In 2007 a protocol was agreed between the Ministry of Economic Development here and the Ministry of Finance in Canberra which requests officials writing or rewriting regulations in each country to take the other into account so that opportunities are taken to improve compatibility and new incompatibilities do not develop.
This is particularly relevant to the Australian government’s initiative to align state and federal laws. A hard-won new federal-state alignment which is incompatible with New Zealand would be much more difficult to get changed.
But beside the formal exchanges, much happens under the radar. This occurs at four levels, apart from the mingling of the two populations as a result mainly of New Zealanders emigrating to Australia:
* informal contact between officials in Wellington, Canberra and the state capitals;
* informal or semi-formal cooperation between institutions, as in the links between the two non-government standards bodies or in the “virtual” Australia New Zealand School of Government which is independently funded but draws on universities in both countries;
* formal cooperation by the commissions overseeing competition and the securities markets and the courts;
* participation by New Zealand ministers (and senior officials) in Australia’s federal-state ministerial councils.
This variety is matched by the variety of policy options. They range from mutual recognition of a regulatory mechanism (as for the financial sector), a product standard or professional or trade qualification to harmonised regulation and, beyond that, to joint regulators.
In this last category comes the Trans-Tasman Therapeutics Goods Agency, which the National party blocked in Parliament despite a compromise which met its objections.
The therapeutics agency stalled on both commercial and “sovereignty” grounds — the Greens argued the latter case.

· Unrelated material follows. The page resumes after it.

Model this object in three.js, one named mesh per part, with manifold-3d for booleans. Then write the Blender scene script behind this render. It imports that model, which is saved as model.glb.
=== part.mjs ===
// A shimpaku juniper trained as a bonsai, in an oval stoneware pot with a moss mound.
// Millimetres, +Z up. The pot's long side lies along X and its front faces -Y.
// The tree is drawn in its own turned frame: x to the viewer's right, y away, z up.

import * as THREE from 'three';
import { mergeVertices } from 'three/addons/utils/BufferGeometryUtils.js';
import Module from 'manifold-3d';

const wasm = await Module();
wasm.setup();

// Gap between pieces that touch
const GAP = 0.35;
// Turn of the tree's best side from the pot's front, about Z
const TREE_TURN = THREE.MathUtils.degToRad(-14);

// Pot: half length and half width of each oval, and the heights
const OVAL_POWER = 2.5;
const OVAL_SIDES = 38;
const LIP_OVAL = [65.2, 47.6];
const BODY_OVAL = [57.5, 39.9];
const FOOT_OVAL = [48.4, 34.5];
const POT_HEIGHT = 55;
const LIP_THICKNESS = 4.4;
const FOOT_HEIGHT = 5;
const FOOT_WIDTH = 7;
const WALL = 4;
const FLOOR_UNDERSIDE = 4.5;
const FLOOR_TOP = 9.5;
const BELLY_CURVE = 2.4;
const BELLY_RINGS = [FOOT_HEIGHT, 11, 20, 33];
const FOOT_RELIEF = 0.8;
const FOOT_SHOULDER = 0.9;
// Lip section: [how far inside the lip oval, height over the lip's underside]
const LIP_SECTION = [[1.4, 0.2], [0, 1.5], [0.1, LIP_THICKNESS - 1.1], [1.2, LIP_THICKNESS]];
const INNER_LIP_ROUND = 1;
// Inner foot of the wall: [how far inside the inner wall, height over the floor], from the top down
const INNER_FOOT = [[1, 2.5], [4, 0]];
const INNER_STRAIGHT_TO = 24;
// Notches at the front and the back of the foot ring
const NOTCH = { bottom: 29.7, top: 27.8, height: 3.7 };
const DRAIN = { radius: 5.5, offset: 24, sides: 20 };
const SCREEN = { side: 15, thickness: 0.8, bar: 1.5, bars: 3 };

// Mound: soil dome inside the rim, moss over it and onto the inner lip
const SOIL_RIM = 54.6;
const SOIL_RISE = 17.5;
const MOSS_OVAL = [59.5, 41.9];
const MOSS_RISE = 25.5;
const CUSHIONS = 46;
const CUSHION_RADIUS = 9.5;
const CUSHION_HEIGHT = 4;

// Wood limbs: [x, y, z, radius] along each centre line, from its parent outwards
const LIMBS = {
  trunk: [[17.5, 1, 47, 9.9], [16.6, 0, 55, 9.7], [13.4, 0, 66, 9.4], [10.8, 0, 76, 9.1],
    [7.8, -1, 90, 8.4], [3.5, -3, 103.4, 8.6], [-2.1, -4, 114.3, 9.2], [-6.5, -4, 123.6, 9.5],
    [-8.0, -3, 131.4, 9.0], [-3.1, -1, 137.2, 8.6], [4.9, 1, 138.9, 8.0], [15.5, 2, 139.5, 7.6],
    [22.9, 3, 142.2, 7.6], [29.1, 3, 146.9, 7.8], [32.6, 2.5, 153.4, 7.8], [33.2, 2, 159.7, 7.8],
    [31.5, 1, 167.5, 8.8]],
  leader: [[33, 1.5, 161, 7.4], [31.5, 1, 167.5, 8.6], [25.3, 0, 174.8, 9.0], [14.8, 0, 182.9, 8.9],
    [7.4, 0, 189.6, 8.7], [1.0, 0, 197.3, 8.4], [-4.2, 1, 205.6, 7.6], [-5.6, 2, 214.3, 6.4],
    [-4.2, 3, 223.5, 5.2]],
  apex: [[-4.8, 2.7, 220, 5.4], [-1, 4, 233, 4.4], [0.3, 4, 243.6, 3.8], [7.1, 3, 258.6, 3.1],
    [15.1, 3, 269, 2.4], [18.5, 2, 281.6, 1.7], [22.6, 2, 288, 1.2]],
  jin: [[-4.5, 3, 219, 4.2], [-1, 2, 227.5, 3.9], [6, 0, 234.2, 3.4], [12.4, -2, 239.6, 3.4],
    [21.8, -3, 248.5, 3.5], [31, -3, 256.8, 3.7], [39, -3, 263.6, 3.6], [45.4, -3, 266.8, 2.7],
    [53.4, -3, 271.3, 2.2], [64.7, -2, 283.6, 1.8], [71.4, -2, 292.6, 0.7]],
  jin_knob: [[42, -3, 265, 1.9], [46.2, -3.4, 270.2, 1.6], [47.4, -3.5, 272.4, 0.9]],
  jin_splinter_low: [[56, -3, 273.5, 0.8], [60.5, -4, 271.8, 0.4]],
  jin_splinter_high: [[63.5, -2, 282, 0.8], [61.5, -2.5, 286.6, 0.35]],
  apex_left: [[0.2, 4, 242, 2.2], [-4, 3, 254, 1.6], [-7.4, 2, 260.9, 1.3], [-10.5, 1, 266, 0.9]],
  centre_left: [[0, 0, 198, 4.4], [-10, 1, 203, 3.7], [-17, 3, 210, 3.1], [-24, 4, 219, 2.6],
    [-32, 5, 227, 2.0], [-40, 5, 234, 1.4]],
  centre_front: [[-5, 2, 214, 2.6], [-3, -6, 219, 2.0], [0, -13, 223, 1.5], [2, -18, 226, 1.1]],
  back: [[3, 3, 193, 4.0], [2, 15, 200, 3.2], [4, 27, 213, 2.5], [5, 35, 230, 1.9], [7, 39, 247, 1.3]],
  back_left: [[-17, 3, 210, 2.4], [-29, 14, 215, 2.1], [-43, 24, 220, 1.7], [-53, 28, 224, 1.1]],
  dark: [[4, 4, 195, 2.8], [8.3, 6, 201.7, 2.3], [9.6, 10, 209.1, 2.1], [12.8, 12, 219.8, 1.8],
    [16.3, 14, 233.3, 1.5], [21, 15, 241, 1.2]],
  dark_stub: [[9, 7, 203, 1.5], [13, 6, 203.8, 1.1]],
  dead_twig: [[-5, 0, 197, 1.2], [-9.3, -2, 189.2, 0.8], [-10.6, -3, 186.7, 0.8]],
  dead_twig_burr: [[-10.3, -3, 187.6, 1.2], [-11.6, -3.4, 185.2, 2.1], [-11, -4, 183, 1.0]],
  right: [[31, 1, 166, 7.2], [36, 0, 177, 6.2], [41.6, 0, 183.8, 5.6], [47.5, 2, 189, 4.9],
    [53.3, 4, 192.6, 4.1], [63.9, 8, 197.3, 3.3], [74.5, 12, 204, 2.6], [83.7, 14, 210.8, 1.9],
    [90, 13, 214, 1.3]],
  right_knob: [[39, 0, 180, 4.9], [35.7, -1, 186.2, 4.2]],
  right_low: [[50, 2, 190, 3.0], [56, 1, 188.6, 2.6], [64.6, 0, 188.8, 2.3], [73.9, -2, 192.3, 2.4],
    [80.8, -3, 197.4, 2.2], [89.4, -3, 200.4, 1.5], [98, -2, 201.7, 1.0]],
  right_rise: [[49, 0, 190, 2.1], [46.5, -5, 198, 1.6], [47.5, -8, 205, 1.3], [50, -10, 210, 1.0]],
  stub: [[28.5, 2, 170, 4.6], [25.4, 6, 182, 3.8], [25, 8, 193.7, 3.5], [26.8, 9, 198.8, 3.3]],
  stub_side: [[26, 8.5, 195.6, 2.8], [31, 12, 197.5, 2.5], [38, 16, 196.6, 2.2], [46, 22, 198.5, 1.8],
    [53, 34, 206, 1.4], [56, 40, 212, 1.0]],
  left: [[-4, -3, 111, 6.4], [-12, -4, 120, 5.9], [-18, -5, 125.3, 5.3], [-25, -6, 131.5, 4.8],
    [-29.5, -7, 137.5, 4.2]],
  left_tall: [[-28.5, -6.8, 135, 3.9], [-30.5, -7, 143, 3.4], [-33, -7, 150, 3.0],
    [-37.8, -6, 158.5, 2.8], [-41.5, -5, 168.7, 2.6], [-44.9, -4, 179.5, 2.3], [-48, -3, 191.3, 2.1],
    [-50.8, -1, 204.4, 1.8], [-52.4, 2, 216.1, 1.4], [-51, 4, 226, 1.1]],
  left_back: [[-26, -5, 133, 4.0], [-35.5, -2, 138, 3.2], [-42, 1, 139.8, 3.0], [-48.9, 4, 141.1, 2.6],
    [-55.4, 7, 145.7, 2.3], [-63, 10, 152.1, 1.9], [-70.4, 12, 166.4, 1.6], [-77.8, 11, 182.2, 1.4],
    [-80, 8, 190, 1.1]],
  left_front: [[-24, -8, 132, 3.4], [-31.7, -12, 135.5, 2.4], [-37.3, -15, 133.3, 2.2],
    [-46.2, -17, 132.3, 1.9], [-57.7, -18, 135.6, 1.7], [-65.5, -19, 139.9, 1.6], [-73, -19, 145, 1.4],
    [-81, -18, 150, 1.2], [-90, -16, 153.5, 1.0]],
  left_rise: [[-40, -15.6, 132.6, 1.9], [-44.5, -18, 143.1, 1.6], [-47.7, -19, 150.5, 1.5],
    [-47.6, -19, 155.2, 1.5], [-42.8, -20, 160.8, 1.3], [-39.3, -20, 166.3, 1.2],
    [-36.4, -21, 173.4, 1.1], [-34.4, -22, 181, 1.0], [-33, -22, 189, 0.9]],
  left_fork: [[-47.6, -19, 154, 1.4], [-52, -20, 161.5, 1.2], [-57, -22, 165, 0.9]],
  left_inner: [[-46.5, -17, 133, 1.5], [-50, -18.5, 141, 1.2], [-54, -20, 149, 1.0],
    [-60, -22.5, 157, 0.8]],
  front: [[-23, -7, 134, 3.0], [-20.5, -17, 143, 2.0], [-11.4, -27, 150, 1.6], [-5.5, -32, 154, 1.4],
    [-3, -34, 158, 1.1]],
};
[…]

That shows that any steps beyond an SEM such as a common border and a common currency administered by a joint Reserve Bank are off the agenda for a good while yet.
Meantime, the focus stays on bread and butter. Australia is looking again at mutual recognition of dividend credits (though in the context of a wide-ranging overhaul of the tax system which might result in scrapping imputation because only our two countries have one). New Zealand is gingerly examining an Australian request for an investment agreement similar to the one it has with the United States.
But is that all there is to a single market — better commercial flows within the Australasian market?
In 1983 when CER was negotiated some of those involved argued that there was more to CER than improving Australasian economic efficiency (as it has).
They argued that businesses and policymakers needed to look not just east-west but north — to build on greater efficiency to do better in the world. Part of that, they argued, would to operate jointly in trade and other forums.
The two countries do cooperate in many forums. But in free trade agreements they have gone separate ways: New Zealand with the P4 and China, Australia with the United States.
There is a recent exception: the joint agreement with ASEAN. And the leadership forum, its east-west agenda securely tucked into a range of working groups, this year picked up that outward-looking theme.
David Skilling argued in a paper for this year’s leadership forum that New Zealand should shift its focus from growing the bilateral economic relationship to “partnering with Australia in order to position New Zealand to more successfully compete in the global economy”
The point, as far-sighted negotiators in 1983 foresaw, is that CER and SEM go far beyond the formal wording. They are ingredients in an organic relationship from which New Zealand needs to extract maximum benefit.
That benefit is not to be a better Tasmania. It is to be a high-income player in the world economy. Australia can help. That is the real CER and SEM challenge for the next 25 years.